The right subsea bearing is the one that lets the structure move as the engineer intended.

Too much friction, and the structure can be subjected to unwanted stresses. Too much creep, and the geometry changes. Too little thought about the interface, and the bearing can become the weak point between two much more costly parts of the system.

 

That is why early conversation matters.

If we are brought in after everything is fixed, there is only so much we can influence. If we are brought in while the design is still fluid, we can help ask the right questions around operating pressure, plate geometry, tolerances, mating surfaces and long-term performance.

Subsea engineering is full of impressive structures and challenging numbers, but often the real success sits in small details that behave properly.
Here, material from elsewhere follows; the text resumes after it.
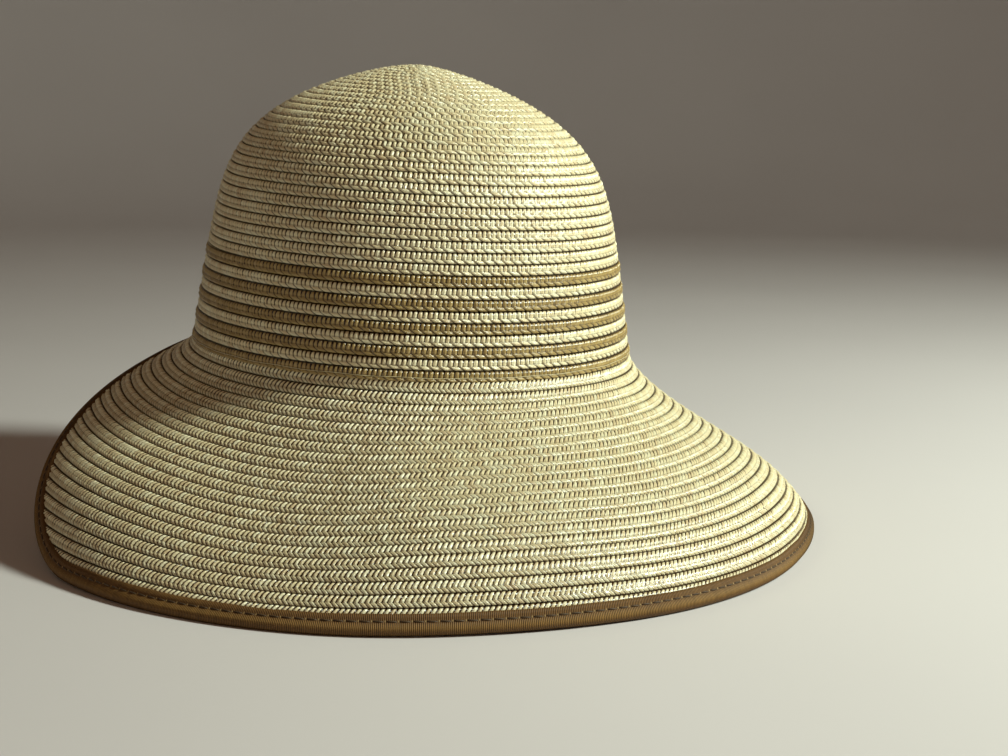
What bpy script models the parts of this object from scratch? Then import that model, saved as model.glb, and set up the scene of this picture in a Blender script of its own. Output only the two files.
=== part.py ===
"""Wide brim hat of sewn straw braid, laid down as it rests by itself.

Metres, +Z up, front towards -Y. The origin is at the middle of the part's box, on the floor.
One plaited strip is sewn in a spiral from the tip of the crown to the edge of the brim. Five of
its turns at the foot of the crown are tan, and a ribbed ribbon binds the edge of the brim.
"""
from math import atan, pi, radians

import bpy
import numpy as np

# Crown: an upright oval that leans in a little and closes in a round dome
CROWN_HALF_LENGTH = 0.0955      # front to back at the foot, outside
CROWN_HALF_WIDTH = 0.090        # side to side at the foot, outside
CROWN_HEIGHT = 0.1188           # from the foot to the tip
CROWN_LEAN_IN = 0.205           # share of the width that the walls lose on the way up
CROWN_DOME = 6.5                # power of the dome: higher is flatter on top
CROWN_TIP_SLOPE = 0.248         # slope that the dome would have at its tip
CROWN_TIP_ROUND = 0.012         # radius over which the tip is rounded off
CROWN_TOP_TILT = 0.038          # slope of the uppermost rows, down towards the front
WALL = 0.002                    # thickness of the sewn braid

# Braid rows at the foot of the crown, counted upwards: tan, straw, tan, straw ... tan
STRIPE_ROW = 0.0045
STRIPE_ROWS = 9
TAN_BULGE = 0.0005              # how far the middle of a tan row stands out
GAP = 0.0003                    # between one piece and the next

# Brim: how it slopes, in degrees below level, for each direction in degrees from the front
BRIM_SLOPE = {
    "direction": (0, 30, 60, 90, 120, 180),
    "at_crown": (34, 48, 50, 55, 28, 22),
    "at_edge": (48, 67, 31, 62, 85, 85),
}
TABLE_EASE = 14                 # directions this many degrees apart are eased together
BRIM_TURN = 30                  # degrees steeper right at the crown
BRIM_TURN_REACH = 0.006         # the turn fades over this length
BRIM_WIDTH = 0.108              # over the brim at the front and the sides, binding included
BACK_WIDTH = 0.0195             # the same at the back, where the brim is cut short
CUT_START = 87                  # degrees from the front where the cut begins
CUT_END = 149                   # and where the short back begins

# How the hat lies: the foot of the crown above the floor, and its lean towards the front
CROWN_STAND = 0.072
REST_LEAN = atan(0.034)

# Binding: a ribbon folded round the edge
BINDING_WIDTH = 0.007           # on each face
BINDING_THICKNESS = 0.001
BINDING_GAP = 0.0004

CROWN_SIDES = 48
BRIM_SIDES = 72


def crown_section(arc):
    """Share of the foot's oval, and height, at each length of arc up the crown's wall."""
    rise = 1 - (1 - np.linspace(0, 1, 400)) ** 2
    share = (1 - CROWN_LEAN_IN * rise) * (1 - rise ** CROWN_DOME)
    middle = (CROWN_HALF_LENGTH + CROWN_HALF_WIDTH) / 2
    radius = share * middle
    rounded = CROWN_TIP_SLOPE * (np.hypot(radius, CROWN_TIP_ROUND) - radius)
    height = (CROWN_HEIGHT - rounded) * rise
    steps = np.hypot(np.diff(height), middle * np.diff(share))
    length = np.concatenate([[0], np.cumsum(steps)])
    return np.interp(arc, length, share), np.interp(arc, length, height), length[-1]


def foot_radius(angle):
    """Radius of the oval at the foot of the crown, at each angle from the front."""
    along = CROWN_HALF_WIDTH * np.cos(angle)
    across = CROWN_HALF_LENGTH * np.sin(angle)
    return CROWN_HALF_LENGTH * CROWN_HALF_WIDTH / np.hypot(along, across)


def crown_ring(arc, angle, bulge=0.0):
    """One ring round the crown, whose plane tilts more the higher it is."""
    share, height, _ = crown_section(arc)
    radius = share * foot_radius(angle) + bulge
    forward = radius * np.cos(angle)
    tilt = CROWN_TOP_TILT * height / CROWN_HEIGHT
    return np.stack([radius * np.sin(angle), -forward, height - tilt * forward], -1)


def smooth_between(angle, values):
    """A column of the slope table at any angle, eased by averaging it over the near directions."""
    spread = np.radians(np.linspace(-TABLE_EASE, TABLE_EASE, 15))
    turn = np.degrees(np.abs((angle[:, None] + spread + pi) % (2 * pi) - pi))
    return np.interp(turn, BRIM_SLOPE["direction"], values).mean(axis=1)


def brim_width(angle, front=BRIM_WIDTH, back=BACK_WIDTH):
    """Width of the brim along its slope: full in front, cut short behind by an even curve."""
    turn = np.degrees(np.abs((angle + pi) % (2 * pi) - pi))
    cut = np.clip((turn - CUT_START) / (CUT_END - CUT_START), 0, 1)
    return front + (back - front) * cut * cut * (3 - 2 * cut)


def edge_bias(angle):
    """How much longer a step square to the edge becomes when it is taken along the brim's line."""
    turn = radians(1)
    change = (brim_width(angle + turn) - brim_width(angle - turn)) / (2 * turn)
    return np.hypot(1, change / (foot_radius(angle) + brim_width(angle)))


def brim_lines(angle, steps=120):
    """For each angle, the brim's line from the crown outwards: its lengths, radii and heights.

    The slope runs evenly through its value at the crown, halfway and at the full width. The
    value halfway is the one that brings the full width down to the floor.
    """
    length = np.linspace(0, BRIM_WIDTH, steps)
    middle = (length[1:] + length[:-1]) / 2
    out = middle / 0.1
    start = smooth_between(angle, BRIM_SLOPE["at_crown"])[:, None]
    end = smooth_between(angle, BRIM_SLOPE["at_edge"])[:, None]
    turn = BRIM_TURN * np.exp(-middle / BRIM_TURN_REACH)
    low, high = np.zeros((len(angle), 1)), np.full((len(angle), 1), 80.0)
    for _ in range(40):
        half = (low + high) / 2
        slope = np.radians(start * 2 * (out - 0.5) * (out - 1) - half * 4 * out * (out - 1)
                           + end * 2 * out * (out - 0.5) + turn)
        step = length[1]
        radius = foot_radius(angle)[:, None] + np.cumsum(np.cos(slope) * step, axis=1)
        drop = np.cumsum(np.sin(slope) * step, axis=1)
        floor = CROWN_STAND - np.tan(REST_LEAN) * radius[:, -1:] * np.cos(angle)[:, None]
        short = drop[:, -1:] < floor
        low, high = np.where(short, half, low), np.where(short, high, half)
    radius = np.concatenate([foot_radius(angle)[:, None], radius], axis=1)
    height = np.concatenate([np.zeros((len(angle), 1)), -drop], axis=1)
    return length, radius, height


def brim_ring(angle, width, lift=0.0):
    """The ring of brim points at a width for each angle, raised off the surface by lift."""
    length, radius, height = brim_lines(angle)
    out = np.array([np.interp(w, length, row) for w, row in zip(width, radius)])
    up = np.array([np.interp(w, length, row) for w, row in zip(width, height)])
    before = np.maximum(width - 0.001, 0)
    near = np.array([np.interp(w, length, row) for w, row in zip(before, radius)])
    near_up = np.array([np.interp(w, length, row) for w, row in zip(before, height)])
    run, fall = out - near, near_up - up
    size = np.hypot(run, fall)
    out, up = out + lift * fall / size, up + lift * run / size
    return np.stack([out * np.sin(angle), -out * np.cos(angle), up], -1)


def around(sides):
    """Directions evenly spaced all round, from the front."""
    return np.linspace(0, 2 * pi, sides, endpoint=False)


def laid_down(points):
    """Turns the crown's own frame to the pose at rest, and sets it on the floor."""
    x, y, z = points[..., 0], points[..., 1], points[..., 2]
    cosine, sine = np.cos(REST_LEAN), np.sin(REST_LEAN)
    return np.stack([x, y * cosine - z * sine, y * sine + z * cosine + CROWN_STAND * cosine], -1)


def binding_rings():
    """The ribbon's outside, from its lip on the upper face round the edge to its lip beneath."""
    angle = around(BRIM_SIDES)
    edge = brim_width(angle)
    bias = edge_bias(angle)
    upper = BINDING_GAP + BINDING_THICKNESS
    under = -WALL - upper
    lip = edge - BINDING_WIDTH * bias
    fold = edge - (upper + WALL / 2) * bias
    return [brim_ring(angle, lip, upper), brim_ring(angle, fold, upper),
            brim_ring(angle, edge, (upper + under) / 2), brim_ring(angle, fold, under),
            brim_ring(angle, lip, under)]


def middle_on_floor():
    """The move that brings the middle of the bound edge's box to the origin, on the floor."""
    edge = laid_down(np.stack(binding_rings()))
    return np.array([0, -(edge[..., 1].min() + edge[..., 1].max()) / 2, -edge[..., 2].min()])


def straw_material(name, colour, roughness):
    material = bpy.data.materials.new(name)
    material.use_nodes = True
    shader = material.node_tree.nodes["Principled BSDF"]
    shader.inputs["Base Color"].default_value = (*colour, 1)
    shader.inputs["Roughness"].default_value = roughness
    shader.inputs["Metallic"].default_value = 0
    return material


def shell(name, rings, tip, thickness, material, collection, shift):
    """Lofts a surface down through rings, closes it at the tip if there is one, and thickens it
    inwards."""
    rings = [laid_down(ring) + shift for ring in rings]
    sides = len(rings[0])
    points = np.concatenate(rings)
    here, there = np.arange(sides), (np.arange(sides) + 1) % sides
    faces = []
    for row in range(len(rings) - 1):
        upper, lower = row * sides, (row + 1) * sides
        faces += [(upper + a, lower + a, lower + b, upper + b) for a, b in zip(here, there)]
    if tip is not None:
        points = np.concatenate([points, [laid_down(tip) + shift]])
        faces += [(len(points) - 1, a, b) for a, b in zip(here, there)]
    mesh = bpy.data.meshes.new(name)
    mesh.from_pydata(points.tolist(), [], [tuple(int(i) for i in face) for face in faces])
    mesh.shade_smooth()
    mesh.materials.append(material)
    piece = bpy.data.objects.new(name, mesh)
    collection.objects.link(piece)
    wall = piece.modifiers.new("wall", 'SOLIDIFY')
    wall.thickness = thickness
    wall.offset = -1
    wall.use_even_offset = True
    return piece


def build():
    for old in list(bpy.data.objects):
        bpy.data.objects.remove(old, do_unlink=True)
    hat = bpy.data.collections.new("wide_brim_hat")
    bpy.context.scene.collection.children.link(hat)
    straw = straw_material("natural straw", (0.72, 0.60, 0.38), 0.55)
    tan = straw_material("tan straw", (0.47, 0.32, 0.14), 0.55)
    ribbon = straw_material("bronze ribbon", (0.20, 0.14, 0.055), 0.7)
    shift = middle_on_floor()
    angle = around(CROWN_SIDES)
    whole = crown_section(0.0)[2]

    # Rows at the foot of the crown, a ring of braid each
    for row in range(STRIPE_ROWS):
        low = row * STRIPE_ROW + GAP / 2
        high = (row + 1) * STRIPE_ROW - GAP / 2
        if row % 2 == 0:
            rings = [crown_ring(high, angle), crown_ring((low + high) / 2, angle, TAN_BULGE),
                     crown_ring(low, angle)]
            shell(f"tan_row_{row // 2 + 1}", rings, None, WALL, tan, hat, shift)
        else:
            rings = [crown_ring(high, angle), crown_ring(low, angle)]
            shell(f"straw_row_{row // 2 + 1}", rings, None, WALL, straw, hat, shift)

    # Dome of the crown above them
    foot = STRIPE_ROWS * STRIPE_ROW + GAP / 2
    arcs = whole - (whole - foot) * np.linspace(0.07, 1, 13)
    top_height = crown_section(whole)[1]
    rings = [crown_ring(arc, angle) for arc in arcs]
    shell("crown", rings, np.array([0, 0, top_height]), WALL, straw, hat, shift)

    # Brim, whose edge ends inside the fold of the binding
    angle = around(BRIM_SIDES)
    inner, edge, bias = GAP / 2, brim_width(angle), edge_bias(angle)
    lip = edge - BINDING_WIDTH * bias
    rings = [brim_ring(angle, inner + (lip - inner) * share)
             for share in (0, 0.05, 0.15, 0.3, 0.48, 0.66, 0.84, 1)]
    rings.append(brim_ring(angle, edge - (BINDING_THICKNESS + BINDING_GAP + WALL) * bias))
    shell("brim", rings, None, WALL, straw, hat, shift)

    # Binding, a ribbon folded round that edge
    shell("brim_binding", binding_rings(), None, BINDING_THICKNESS, ribbon, hat, shift)


build()
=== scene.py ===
"""Wide brim hat of sewn straw braid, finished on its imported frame.

One plaited strip of paper straw is sewn in a spiral from the tip of the crown to the edge of the
brim. Metres, +Z up, the front of the hat towards -Y. Angles go round from the front towards +X.
"""
from math import atan, cos, pi, radians, sin, tau

import bpy
import numpy as np
from mathutils import Matrix, Vector


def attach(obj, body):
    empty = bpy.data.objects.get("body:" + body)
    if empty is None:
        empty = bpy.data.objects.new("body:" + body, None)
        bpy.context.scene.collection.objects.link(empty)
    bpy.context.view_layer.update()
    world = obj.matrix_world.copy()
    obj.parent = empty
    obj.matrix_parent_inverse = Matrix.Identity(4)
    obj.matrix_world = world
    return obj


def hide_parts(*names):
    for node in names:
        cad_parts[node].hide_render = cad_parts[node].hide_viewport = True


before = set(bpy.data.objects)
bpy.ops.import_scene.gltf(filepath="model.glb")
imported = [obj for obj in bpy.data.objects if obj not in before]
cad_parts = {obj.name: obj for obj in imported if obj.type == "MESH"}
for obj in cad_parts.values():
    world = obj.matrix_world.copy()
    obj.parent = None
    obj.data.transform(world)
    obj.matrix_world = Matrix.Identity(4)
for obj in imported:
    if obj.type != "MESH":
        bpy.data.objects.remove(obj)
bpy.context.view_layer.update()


# Crown
# The dome of natural straw: one plaited strip of paper straw, sewn to itself turn by turn from
# the tip down, each turn tucked under the lip of the one above it. Its lowest turn is sewn to
# the stripes at the foot of the crown.
CROWN_HALF_LENGTH = 0.0955
CROWN_HALF_WIDTH = 0.090
CROWN_HEIGHT = 0.1188
CROWN_LEAN_IN = 0.205           # share of the foot's oval that the wall loses on its way up
CROWN_DOME = 6.5                # power of the height that closes the dome
CROWN_TIP_SLOPE = 0.248         # slope of the flat cone at the tip
CROWN_TIP_ROUND = 0.012         # distance from the tip within which it is rounded off
CROWN_TOP_TILT = 0.038          # slope of the top down to the front
CROWN_STAND = 0.072             # height of the crown's foot over the floor
REST_LEAN = atan(0.034)         # lean to the front, so that the hat rests on its edge
REST_SHIFT = (0.0, 0.03269, 0.00092)
STRIPE_ROW = 0.0045             # height of one row of the stripes
STRIPE_ROWS = 9
CROWN_ROWS = 31                 # turns from the tip to the stripes
PLAIT = 0.0038                  # length of one repeat of the plait along the strip
COLUMNS = 6                     # points along one repeat
STRANDS = 2                     # strands in one repeat
SPLIT = 0.62                    # share across the strip where the strands meet the links
LEAN_REACH = 1.2                # the leans run on this far, past the edges of the strip
GAP_STRAY = 0.045               # share of a repeat by which a gap strays from its place
LIFT_STRAY = 0.0001             # how much one strand stands above or below its neighbours
NARROW = 0.0022                 # width of strip under which its relief grows less
RING_PLACES = 400               # repeats between the places of one ring and those of the next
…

A slide bearing is one of those details.

Get it right, and nobody thinks about it again.

In subsea work, that is usually the best compliment you can get.

Questions worth asking when specifying subsea slide bearings

What is the real operating pressure, not just the headline load?
A large load over a large area behaves differently to the same load concentrated over a smaller interface.

Does the bearing need to be recessed?
A recessed bearing design can significantly improve load capacity and help control deformation.

What coefficient of friction has the structural model assumed?
The bearing material needs to support the model, not contradict it.

How much creep is acceptable over the design life?
Initial performance is only half the story. Long-term dimensional stability matters.

Is the bearing just facilitating movement, protecting a coating system, the structure or all three?
The answer changes the design priority.

Can the part be maintained or replaced?
If the answer is no, the bearing needs to be treated as a long-life engineered component from the start.

For me, that is the heart of subsea bearing work. It is not about selling a material. It is about understanding where movement needs to occur, where it must not happen, and how a polymer bearing can quietly do its job for years without anyone needing to replace it.